- DATA EXTRACT:
──────────
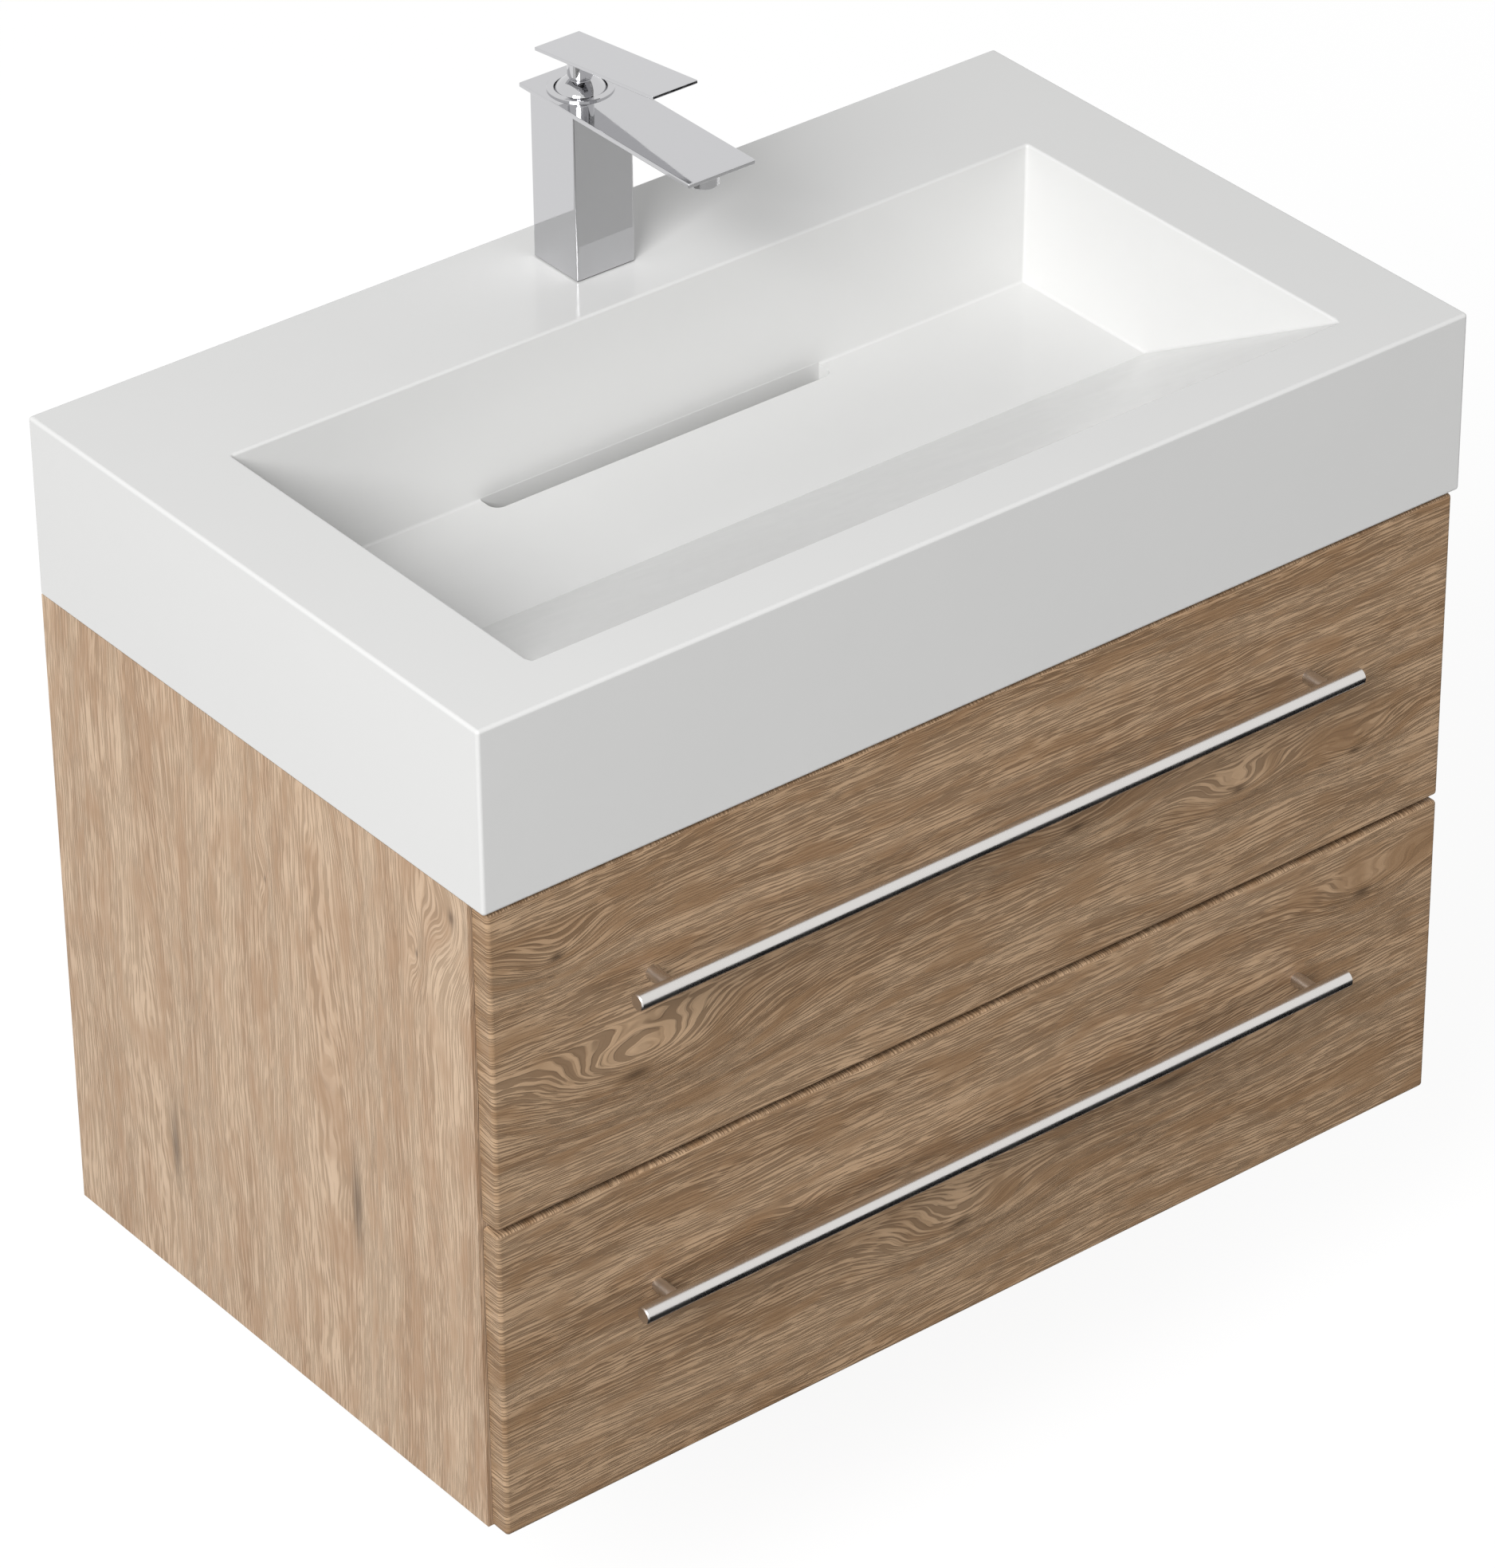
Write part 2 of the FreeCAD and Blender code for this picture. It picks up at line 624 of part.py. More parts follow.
# Each dowelled board: where its dowels lie, as pairs of Y and Z.
DOWELS = {
    "bottom_panel": [(side_front + s.dowel_inset, bottom_z),
                     ((side_front + rail_back) / 2, bottom_z),
                     (rail_back - s.dowel_inset, bottom_z)],
    "upper_back_rail": [(rail_middle, s.cabinet_top - s.board),
                        (rail_middle, upper_rail_low + s.board)],
    "lower_back_rail": [(rail_middle, lower_rail_low + s.board),
                        (rail_middle, lower_rail_high - s.board)],
    "front_rail": [(side_front + s.front_rail_d / 2, s.cabinet_top - s.board / 2)],
}
# Rail heights above the wall bolts, one for each drawer.
RUNNER_Z = {name: low + lift + s.rail_lift for name, (low, lift, _) in DRAWERS.items()}
rail_low_y = side_front + s.rail_inset
RAIL_SCREWS_Y = [rail_low_y + s.rail_screw_inset, rail_low_y + s.rail_len - s.rail_screw_inset]


def dowel_holes(places):
    """Round outlines for dowels, as pairs of Y and Z."""
    return [circle(y, z, s.dowel_d + 2 * s.dowel_gap) for y, z in places]


def make_side_panel(name, side):
    """One side panel, drilled on its inner face for dowels and runner screws."""
    body = board(f"{name}_side_panel", mirrored_span(side, side_in, side_out),
                 (side_front, ZERO), (cabinet_low, s.cabinet_top))
    every_dowel = [hole for holes in DOWELS.values() for hole in holes]
    deep = side_in + s.dowel_in_side + s.dowel_gap
    recess(body, "YZ", *mirrored_span(side, side_in, deep), *dowel_holes(every_dowel))
    screws = [circle(y, z, s.rail_screw_d + 2 * s.post_gap)
              for z in RUNNER_Z.values() for y in RAIL_SCREWS_Y]
    deep = side_in + s.rail_screw_len
    recess(body, "YZ", *mirrored_span(side, side_in, deep), *screws)


def make_cross_board(label, y_span, z_span):
    """A board between the side panels, drilled for dowels in both ends."""
    body = board(label, (-side_in, side_in), y_span, z_span)
    deep = s.dowel_len - s.dowel_in_side + s.dowel_gap
    for side in SIDES.values():
        recess(body, "YZ", *mirrored_span(side, side_in - deep, side_in),
               *dowel_holes(DOWELS[label]))
    return body


def make_dowels():
    """The dowels of all the cabinet's joints."""
    dowels = []
    for side in SIDES.values():
        low_x, _ = mirrored_span(side, side_in - (s.dowel_len - s.dowel_in_side),
                                 side_in + s.dowel_in_side)
        for places in DOWELS.values():
            for y, z in places:
                dowels.append(cylinder("dowel", s.dowel_d, s.dowel_len, low_x, y, z, ALONG_X))
    group("cabinet_dowels", dowels)


def make_cabinet():
    """The carcass: two sides, a bottom, two back rails and a front rail, all dowelled."""
    for name, side in SIDES.items():
        make_side_panel(name, side)
    make_cross_board("bottom_panel", (side_front, rail_back), (cabinet_low, lower_rail_low))
    upper = make_cross_board("upper_back_rail", (rail_front, rail_back),
                             (upper_rail_low, s.cabinet_top))
    recess(upper, "XZ", rail_back - s.rail_screw_len, rail_back,
           *[circle(x, z, s.rail_screw_d + 2 * s.post_gap) for x, z in hanger_screw_places()])
    make_cross_board("lower_back_rail", (rail_front, rail_back), (lower_rail_low, lower_rail_high))
    make_cross_board("front_rail", (side_front, front_rail_back),
                     (s.cabinet_top - s.board, s.cabinet_top))
    make_dowels()


hook_top = s.cabinet_top - s.hook_drop
hook_low = hook_top - s.hook_h
hanger_low = hook_top - s.hanger_h


def hanger_screw_places():
    """X and Z of the screws that hold the hangers, two to each."""
    places = []
    for side in SIDES.values():
        for z in (hanger_low + s.board / 2, hanger_low + s.hanger_h / 2):
            places.append((side * s.bolt_spacing / 2, z))
    return places


def make_hanging():
    """Hooked plates that stay on the wall, and the hangers that drop over their hooks."""
    hook_back = -s.hook_out
    plates = []
    hangers = []
    for side in SIDES.values():
        middle = side * s.bolt_spacing / 2
        plate = doc.addObject("PartDesign::Body", "wall_plate")
        prism(plate, "YZ", middle - s.plate_w / 2, middle + s.plate_w / 2,
              polygon((ZERO, -s.plate_low), (ZERO, hook_low), (hook_back, hook_low),
                      (hook_back, hook_top), (hook_back - s.steel, hook_top),
                      (hook_back - s.steel, hook_low - s.steel),
                      (-s.steel, hook_low - s.steel), (-s.steel, -s.plate_low)))
        recess(plate, "XZ", -s.steel, ZERO, circle(middle, ZERO, s.bolt_hole_d))
        plates.append(plate)
        hanger = doc.addObject("PartDesign::Body", "hanger")
        plate_front = rail_back + s.steel
        lip_front = hook_back + s.hanger_gap
        lip_back = lip_front + s.steel
        lip_low = hook_top - s.hanger_lip
        prism(hanger, "YZ", middle - s.hanger_w / 2, middle + s.hanger_w / 2,
              polygon((rail_back, hanger_low), (plate_front, hanger_low),
                      (plate_front, hook_top), (lip_front, hook_top), (lip_front, lip_low),
                      (lip_back, lip_low), (lip_back, hook_top + s.steel),
                      (rail_back, hook_top + s.steel)))
        recess(hanger, "XZ", rail_back, plate_front,
               *[circle(x, z, s.rail_screw_d + 2 * s.screw_hole_gap)
                 for x, z in hanger_screw_places() if x.value * side > 0])
        hangers.append(hanger)
    group("wall_plates", plates)
    group("hangers", hangers)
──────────
- REQUIRED TASK: The lines above should be duplicated exactly.

- WORKED ANSWER:
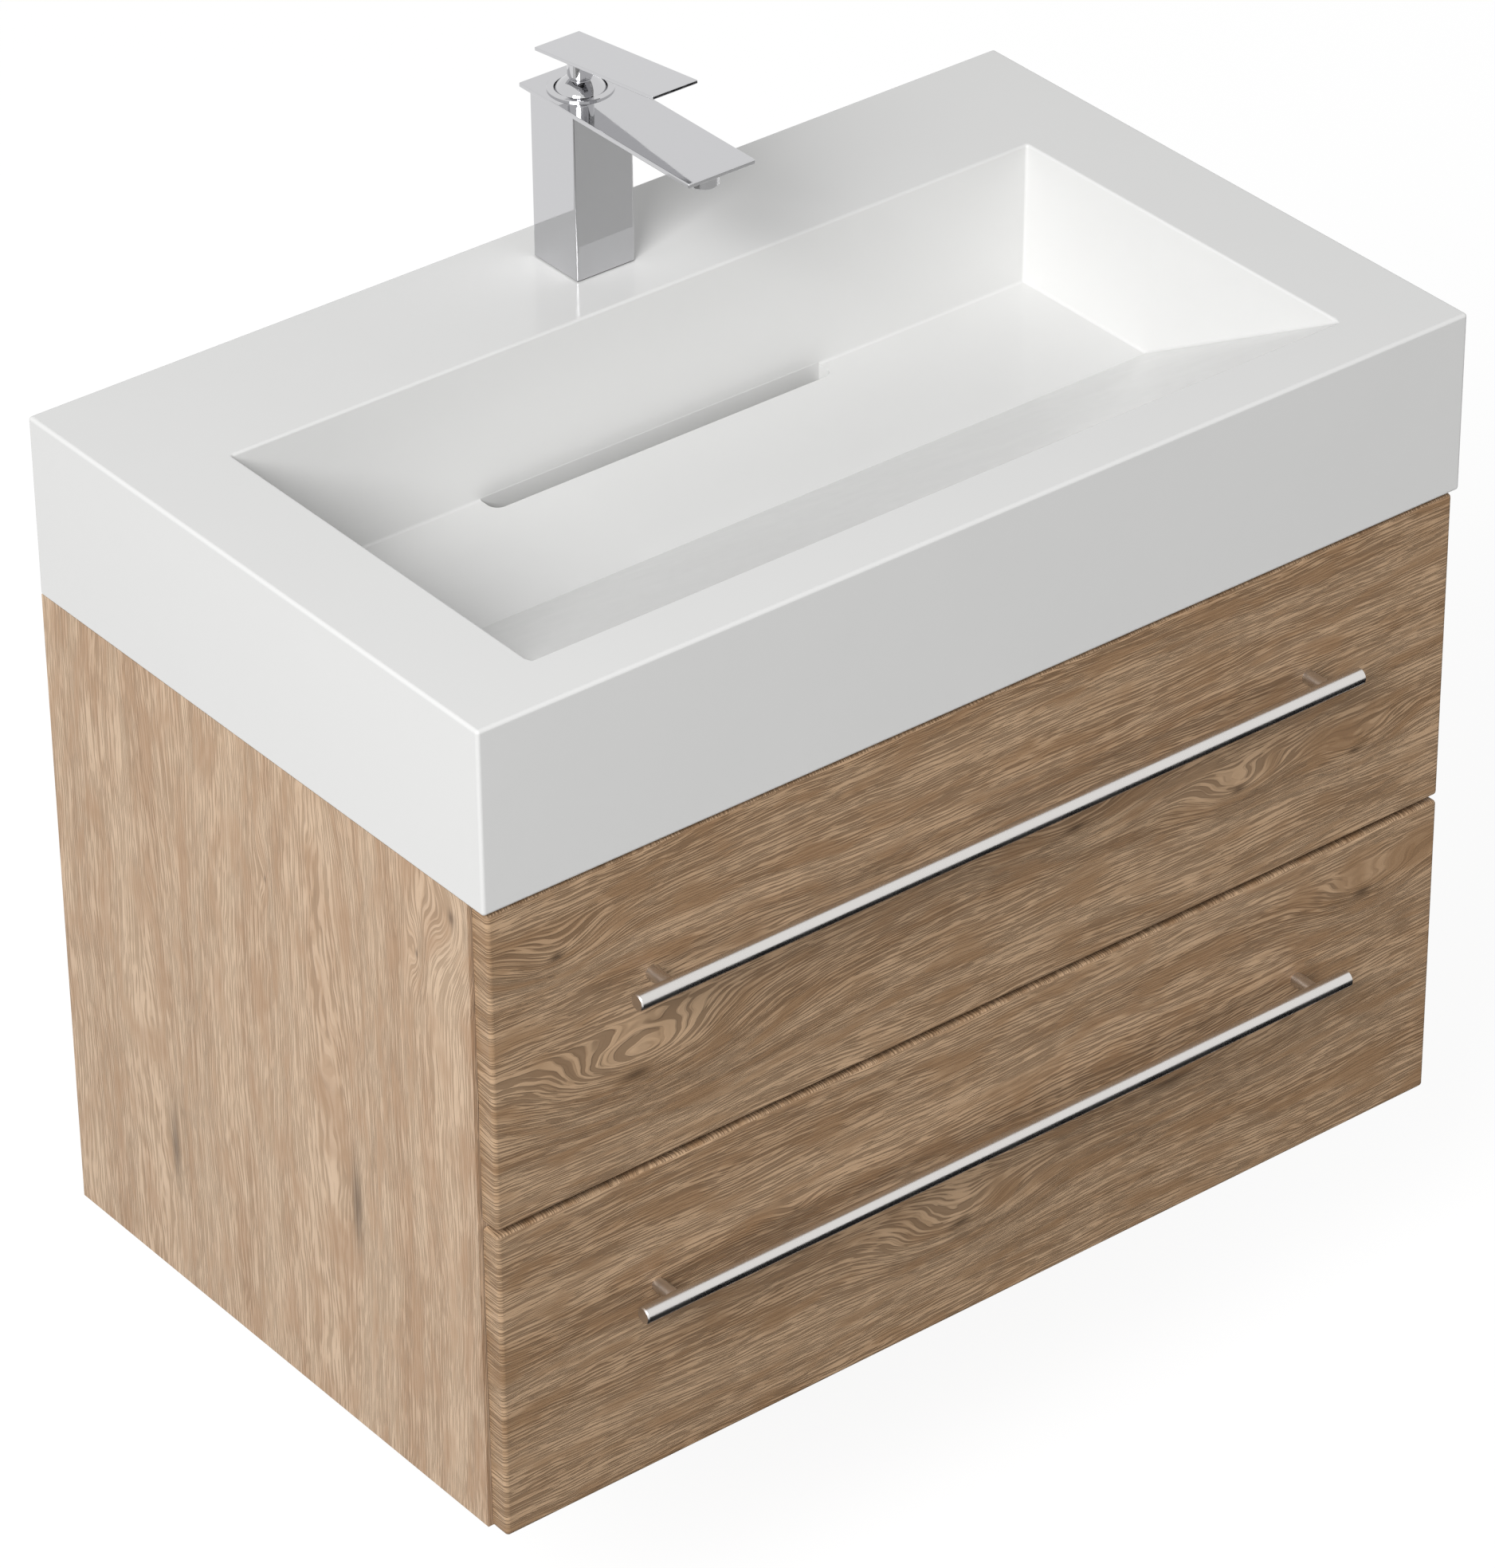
Write part 2 of the FreeCAD and Blender code for this picture. It picks up at line 624 of part.py. More parts follow.
# Each dowelled board: where its dowels lie, as pairs of Y and Z.
DOWELS = {
    "bottom_panel": [(side_front + s.dowel_inset, bottom_z),
                     ((side_front + rail_back) / 2, bottom_z),
                     (rail_back - s.dowel_inset, bottom_z)],
    "upper_back_rail": [(rail_middle, s.cabinet_top - s.board),
                        (rail_middle, upper_rail_low + s.board)],
    "lower_back_rail": [(rail_middle, lower_rail_low + s.board),
                        (rail_middle, lower_rail_high - s.board)],
    "front_rail": [(side_front + s.front_rail_d / 2, s.cabinet_top - s.board / 2)],
}
# Rail heights above the wall bolts, one for each drawer.
RUNNER_Z = {name: low + lift + s.rail_lift for name, (low, lift, _) in DRAWERS.items()}
rail_low_y = side_front + s.rail_inset
RAIL_SCREWS_Y = [rail_low_y + s.rail_screw_inset, rail_low_y + s.rail_len - s.rail_screw_inset]


def dowel_holes(places):
    """Round outlines for dowels, as pairs of Y and Z."""
    return [circle(y, z, s.dowel_d + 2 * s.dowel_gap) for y, z in places]


def make_side_panel(name, side):
    """One side panel, drilled on its inner face for dowels and runner screws."""
    body = board(f"{name}_side_panel", mirrored_span(side, side_in, side_out),
                 (side_front, ZERO), (cabinet_low, s.cabinet_top))
    every_dowel = [hole for holes in DOWELS.values() for hole in holes]
    deep = side_in + s.dowel_in_side + s.dowel_gap
    recess(body, "YZ", *mirrored_span(side, side_in, deep), *dowel_holes(every_dowel))
    screws = [circle(y, z, s.rail_screw_d + 2 * s.post_gap)
              for z in RUNNER_Z.values() for y in RAIL_SCREWS_Y]
    deep = side_in + s.rail_screw_len
    recess(body, "YZ", *mirrored_span(side, side_in, deep), *screws)


def make_cross_board(label, y_span, z_span):
    """A board between the side panels, drilled for dowels in both ends."""
    body = board(label, (-side_in, side_in), y_span, z_span)
    deep = s.dowel_len - s.dowel_in_side + s.dowel_gap
    for side in SIDES.values():
        recess(body, "YZ", *mirrored_span(side, side_in - deep, side_in),
               *dowel_holes(DOWELS[label]))
    return body


def make_dowels():
    """The dowels of all the cabinet's joints."""
    dowels = []
    for side in SIDES.values():
        low_x, _ = mirrored_span(side, side_in - (s.dowel_len - s.dowel_in_side),
                                 side_in + s.dowel_in_side)
        for places in DOWELS.values():
            for y, z in places:
                dowels.append(cylinder("dowel", s.dowel_d, s.dowel_len, low_x, y, z, ALONG_X))
    group("cabinet_dowels", dowels)


def make_cabinet():
    """The carcass: two sides, a bottom, two back rails and a front rail, all dowelled."""
    for name, side in SIDES.items():
        make_side_panel(name, side)
    make_cross_board("bottom_panel", (side_front, rail_back), (cabinet_low, lower_rail_low))
    upper = make_cross_board("upper_back_rail", (rail_front, rail_back),
                             (upper_rail_low, s.cabinet_top))
    recess(upper, "XZ", rail_back - s.rail_screw_len, rail_back,
           *[circle(x, z, s.rail_screw_d + 2 * s.post_gap) for x, z in hanger_screw_places()])
    make_cross_board("lower_back_rail", (rail_front, rail_back), (lower_rail_low, lower_rail_high))
    make_cross_board("front_rail", (side_front, front_rail_back),
                     (s.cabinet_top - s.board, s.cabinet_top))
    make_dowels()


hook_top = s.cabinet_top - s.hook_drop
hook_low = hook_top - s.hook_h
hanger_low = hook_top - s.hanger_h


def hanger_screw_places():
    """X and Z of the screws that hold the hangers, two to each."""
    places = []
    for side in SIDES.values():
        for z in (hanger_low + s.board / 2, hanger_low + s.hanger_h / 2):
            places.append((side * s.bolt_spacing / 2, z))
    return places


def make_hanging():
    """Hooked plates that stay on the wall, and the hangers that drop over their hooks."""
    hook_back = -s.hook_out
    plates = []
    hangers = []
    for side in SIDES.values():
        middle = side * s.bolt_spacing / 2
        plate = doc.addObject("PartDesign::Body", "wall_plate")
        prism(plate, "YZ", middle - s.plate_w / 2, middle + s.plate_w / 2,
              polygon((ZERO, -s.plate_low), (ZERO, hook_low), (hook_back, hook_low),
                      (hook_back, hook_top), (hook_back - s.steel, hook_top),
                      (hook_back - s.steel, hook_low - s.steel),
                      (-s.steel, hook_low - s.steel), (-s.steel, -s.plate_low)))
        recess(plate, "XZ", -s.steel, ZERO, circle(middle, ZERO, s.bolt_hole_d))
        plates.append(plate)
        hanger = doc.addObject("PartDesign::Body", "hanger")
        plate_front = rail_back + s.steel
        lip_front = hook_back + s.hanger_gap
        lip_back = lip_front + s.steel
        lip_low = hook_top - s.hanger_lip
        prism(hanger, "YZ", middle - s.hanger_w / 2, middle + s.hanger_w / 2,
              polygon((rail_back, hanger_low), (plate_front, hanger_low),
                      (plate_front, hook_top), (lip_front, hook_top), (lip_front, lip_low),
                      (lip_back, lip_low), (lip_back, hook_top + s.steel),
                      (rail_back, hook_top + s.steel)))
        recess(hanger, "XZ", rail_back, plate_front,
               *[circle(x, z, s.rail_screw_d + 2 * s.screw_hole_gap)
                 for x, z in hanger_screw_places() if x.value * side > 0])
        hangers.append(hanger)
    group("wall_plates", plates)
    group("hangers", hangers)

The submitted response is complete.